Как видим, в контексте башлачевского «текста смерти» (сема окно) «текст смерти» Цоя потенциально несет в себе почти весь комплекс сем, присущих башлачевскому биографическому мифу. Однако эти потенции оказались востребованными лишь в очень малой степени, на что мы еще обратим внимание. Более того, А. Бурлака попытался демифилогизировать собственно мистический аспект «текста смерти» В. Цоя: «как вся жизнь Цоя оказалась мифологизирована, его смерть породила волну всевозможной мистики (часто основанной на прочитанной, да плохо понятой “Розе Мира”) и шаманства, а также лавины “знамений”, “откровений” и прочего по поводу и без повода».[200] Но очевидно, что мистика — одна из важнейших доминант цоевского «текста смерти», вызванная, как нам кажется, внешним видом, имиджем певца, а не его песнями, как может показаться на первый взгляд.

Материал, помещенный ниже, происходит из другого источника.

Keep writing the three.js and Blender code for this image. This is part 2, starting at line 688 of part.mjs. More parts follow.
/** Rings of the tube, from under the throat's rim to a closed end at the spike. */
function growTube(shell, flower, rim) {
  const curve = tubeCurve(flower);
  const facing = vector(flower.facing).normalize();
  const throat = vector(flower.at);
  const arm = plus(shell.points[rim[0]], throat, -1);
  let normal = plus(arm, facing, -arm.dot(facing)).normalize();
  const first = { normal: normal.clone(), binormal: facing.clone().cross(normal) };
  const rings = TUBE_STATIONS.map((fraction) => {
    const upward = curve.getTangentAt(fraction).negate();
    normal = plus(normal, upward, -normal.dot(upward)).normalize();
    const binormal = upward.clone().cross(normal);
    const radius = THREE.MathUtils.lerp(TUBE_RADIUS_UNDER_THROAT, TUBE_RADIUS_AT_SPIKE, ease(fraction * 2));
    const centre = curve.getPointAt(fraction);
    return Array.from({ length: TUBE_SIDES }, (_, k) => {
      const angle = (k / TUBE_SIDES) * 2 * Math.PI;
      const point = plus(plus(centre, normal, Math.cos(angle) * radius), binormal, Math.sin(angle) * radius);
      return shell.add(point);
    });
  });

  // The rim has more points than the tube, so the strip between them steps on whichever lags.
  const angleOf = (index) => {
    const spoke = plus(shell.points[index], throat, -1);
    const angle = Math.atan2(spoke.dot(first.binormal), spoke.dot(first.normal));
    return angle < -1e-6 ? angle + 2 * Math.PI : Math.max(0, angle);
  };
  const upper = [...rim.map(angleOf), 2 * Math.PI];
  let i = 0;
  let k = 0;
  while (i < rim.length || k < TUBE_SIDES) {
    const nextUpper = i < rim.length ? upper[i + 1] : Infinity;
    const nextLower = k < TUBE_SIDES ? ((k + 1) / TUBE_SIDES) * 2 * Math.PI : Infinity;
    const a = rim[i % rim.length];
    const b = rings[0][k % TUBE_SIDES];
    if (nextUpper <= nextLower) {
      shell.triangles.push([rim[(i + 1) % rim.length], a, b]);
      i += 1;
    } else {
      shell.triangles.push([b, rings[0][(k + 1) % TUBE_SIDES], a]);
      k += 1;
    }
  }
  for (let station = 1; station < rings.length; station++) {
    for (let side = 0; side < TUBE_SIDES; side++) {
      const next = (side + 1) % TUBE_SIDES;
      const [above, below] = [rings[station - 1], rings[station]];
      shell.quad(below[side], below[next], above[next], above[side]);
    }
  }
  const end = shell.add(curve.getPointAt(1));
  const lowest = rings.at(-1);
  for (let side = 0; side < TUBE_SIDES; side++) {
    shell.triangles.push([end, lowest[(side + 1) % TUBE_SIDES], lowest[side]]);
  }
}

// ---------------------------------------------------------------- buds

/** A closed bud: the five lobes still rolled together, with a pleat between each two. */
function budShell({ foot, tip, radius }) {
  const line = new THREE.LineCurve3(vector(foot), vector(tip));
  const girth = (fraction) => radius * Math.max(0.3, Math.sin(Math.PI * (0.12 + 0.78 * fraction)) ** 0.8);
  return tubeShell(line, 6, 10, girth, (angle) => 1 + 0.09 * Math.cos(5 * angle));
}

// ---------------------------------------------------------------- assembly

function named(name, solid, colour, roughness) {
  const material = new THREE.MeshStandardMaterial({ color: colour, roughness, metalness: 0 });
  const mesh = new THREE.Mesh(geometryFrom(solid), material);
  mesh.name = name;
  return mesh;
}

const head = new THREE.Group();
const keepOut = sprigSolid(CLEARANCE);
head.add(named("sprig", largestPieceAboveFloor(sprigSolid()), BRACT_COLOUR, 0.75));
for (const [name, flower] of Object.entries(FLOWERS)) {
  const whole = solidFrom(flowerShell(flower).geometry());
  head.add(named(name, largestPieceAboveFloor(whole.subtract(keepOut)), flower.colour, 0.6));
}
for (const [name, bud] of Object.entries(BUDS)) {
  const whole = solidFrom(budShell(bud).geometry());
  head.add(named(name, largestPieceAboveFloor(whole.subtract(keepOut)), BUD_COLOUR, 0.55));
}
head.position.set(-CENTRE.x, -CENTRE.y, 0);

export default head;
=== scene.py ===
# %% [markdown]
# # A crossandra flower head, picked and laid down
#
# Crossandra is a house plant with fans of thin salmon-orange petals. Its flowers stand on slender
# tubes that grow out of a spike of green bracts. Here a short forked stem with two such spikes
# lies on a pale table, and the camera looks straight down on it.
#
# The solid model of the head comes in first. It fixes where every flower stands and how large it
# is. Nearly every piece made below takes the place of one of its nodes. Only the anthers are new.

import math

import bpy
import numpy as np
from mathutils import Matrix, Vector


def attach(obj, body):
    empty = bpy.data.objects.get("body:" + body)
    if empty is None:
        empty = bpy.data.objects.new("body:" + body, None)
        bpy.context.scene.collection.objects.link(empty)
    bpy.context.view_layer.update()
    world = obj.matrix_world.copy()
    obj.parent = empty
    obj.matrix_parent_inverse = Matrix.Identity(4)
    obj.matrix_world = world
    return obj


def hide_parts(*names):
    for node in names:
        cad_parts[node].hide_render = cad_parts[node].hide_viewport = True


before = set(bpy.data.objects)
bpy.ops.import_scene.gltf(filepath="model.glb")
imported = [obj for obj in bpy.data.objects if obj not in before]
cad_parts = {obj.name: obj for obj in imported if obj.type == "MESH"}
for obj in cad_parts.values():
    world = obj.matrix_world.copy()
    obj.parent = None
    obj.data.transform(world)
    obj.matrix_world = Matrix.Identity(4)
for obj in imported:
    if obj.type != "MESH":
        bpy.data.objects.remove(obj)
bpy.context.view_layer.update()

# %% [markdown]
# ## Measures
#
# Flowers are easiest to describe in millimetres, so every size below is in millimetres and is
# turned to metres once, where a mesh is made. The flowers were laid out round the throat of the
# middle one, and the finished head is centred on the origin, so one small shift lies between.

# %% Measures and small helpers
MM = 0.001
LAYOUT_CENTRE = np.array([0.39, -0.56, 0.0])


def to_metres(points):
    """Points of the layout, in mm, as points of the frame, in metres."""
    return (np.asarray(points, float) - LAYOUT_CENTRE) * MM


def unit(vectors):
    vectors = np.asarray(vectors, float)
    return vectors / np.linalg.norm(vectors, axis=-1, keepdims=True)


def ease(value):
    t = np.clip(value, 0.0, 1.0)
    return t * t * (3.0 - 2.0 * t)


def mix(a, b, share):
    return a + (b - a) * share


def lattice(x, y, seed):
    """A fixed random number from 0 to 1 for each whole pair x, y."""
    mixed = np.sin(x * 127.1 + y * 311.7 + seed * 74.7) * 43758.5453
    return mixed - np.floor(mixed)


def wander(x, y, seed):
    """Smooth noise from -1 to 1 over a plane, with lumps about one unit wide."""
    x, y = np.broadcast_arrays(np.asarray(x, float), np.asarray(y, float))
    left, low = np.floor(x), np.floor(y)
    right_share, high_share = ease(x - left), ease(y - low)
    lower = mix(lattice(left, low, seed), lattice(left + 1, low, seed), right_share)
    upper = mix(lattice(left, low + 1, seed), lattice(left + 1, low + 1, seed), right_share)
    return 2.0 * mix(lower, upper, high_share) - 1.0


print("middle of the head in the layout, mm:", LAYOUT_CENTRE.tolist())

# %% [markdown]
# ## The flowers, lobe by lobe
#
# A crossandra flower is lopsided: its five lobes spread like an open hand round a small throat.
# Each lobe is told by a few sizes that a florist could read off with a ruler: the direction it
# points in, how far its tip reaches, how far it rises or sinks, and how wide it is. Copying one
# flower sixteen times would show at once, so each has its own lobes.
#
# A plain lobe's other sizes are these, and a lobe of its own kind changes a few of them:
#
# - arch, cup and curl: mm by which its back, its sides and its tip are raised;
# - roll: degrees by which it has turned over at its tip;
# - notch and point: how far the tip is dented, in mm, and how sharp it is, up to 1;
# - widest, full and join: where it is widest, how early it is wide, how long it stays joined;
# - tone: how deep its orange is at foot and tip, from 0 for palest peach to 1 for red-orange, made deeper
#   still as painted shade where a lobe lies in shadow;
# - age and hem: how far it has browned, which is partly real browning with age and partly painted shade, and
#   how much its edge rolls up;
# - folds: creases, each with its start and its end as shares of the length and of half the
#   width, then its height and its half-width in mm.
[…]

Хотя в песнях, как это уже было в «тексте смерти» Башлачева, многие пытаются отыскать предвидение собственной гибели: «вы послушайте его песни. Такое впечатление, как будто он знал обо всем»[201] (Р.М. Цой); «А когда Виктор погиб — я сел и заново прослушал все его песни. И был потрясен, что почти все они о смерти, о ее предчувствии <…> Мне кажется он предвидел свою судьбу и готовил себя к ней. Я вообще не могу отделаться от ощущения, что есть в Цое нечто шаманское, потустороннее»[202] (Алексей Учитель). В этом — сходство с «текстом смерти» Башлачева, да и вообще со многими другими текстами подобного рода. Но к песням Цоя как важным источникам его «текста смерти» мы обратимся ниже, пока же сконцентрируем внимание на еще некоторых семах этого текста.